Behavior of externally prestressed continuous beams with FRP/steel rebars under symmetrical/unsymmetrical loading: Numerical study

Abstract

This study examines the use of fiber reinforced polymer (FRP) rebars as an alternative to steel rebars in externally prestressed concrete (EPC) continuous beams to alleviate the corrosion problem. To the best of the authors’ knowledge, this is the first study on continuous EPC beams with FRP rebars, taking into account the pattern of loading. By utilizing an experimentally verified computer model, numerical assessments are conducted on two-span EPC beams with carbon FRP (CFRP), glass FRP (GFRP) or steel rebars, subjected to symmetrical or unsymmetrical loading.
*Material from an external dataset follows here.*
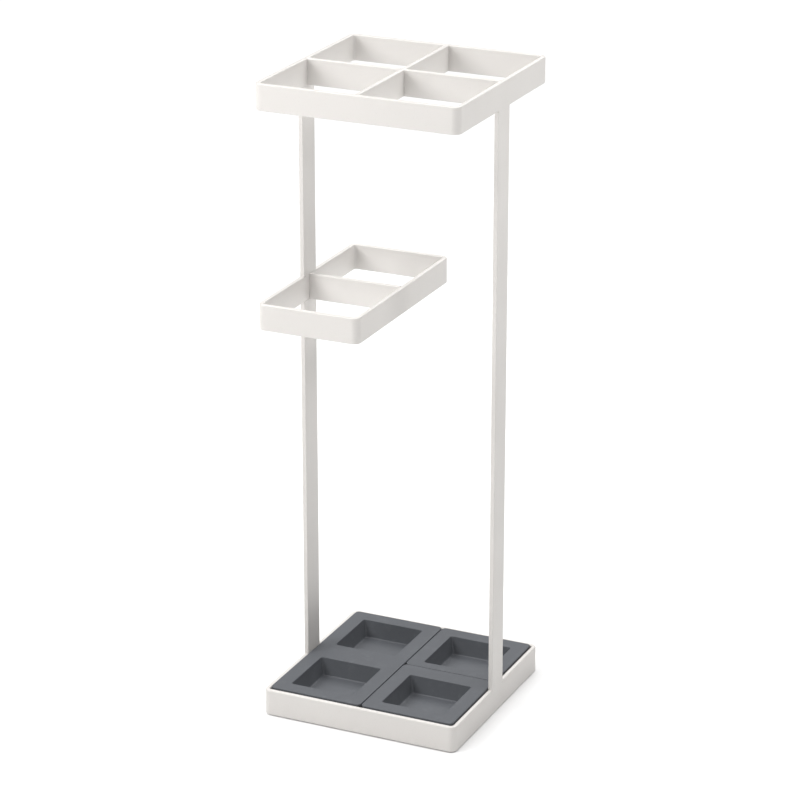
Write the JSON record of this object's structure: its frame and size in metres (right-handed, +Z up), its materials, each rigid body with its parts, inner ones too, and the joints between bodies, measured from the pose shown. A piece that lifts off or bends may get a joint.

The results show that providing a minimum FRP rebars is more effective in alleviating the cracking concentration than providing steel rebars. At ultimate, unsymmetrical loading leads to greater deflection in the critical midspan but lower tendon stress than symmetrical loading, while the deflection or stress difference highly depends on the type of rebars (FRP/steel). Several design codes for calculating the ultimate tendon stress are evaluated. Practical equations are proposed to predict the ultimate tendon stress in continuous EPC beams with FRP/steel rebars. The proposed equations exhibit much better predictions than the design codes.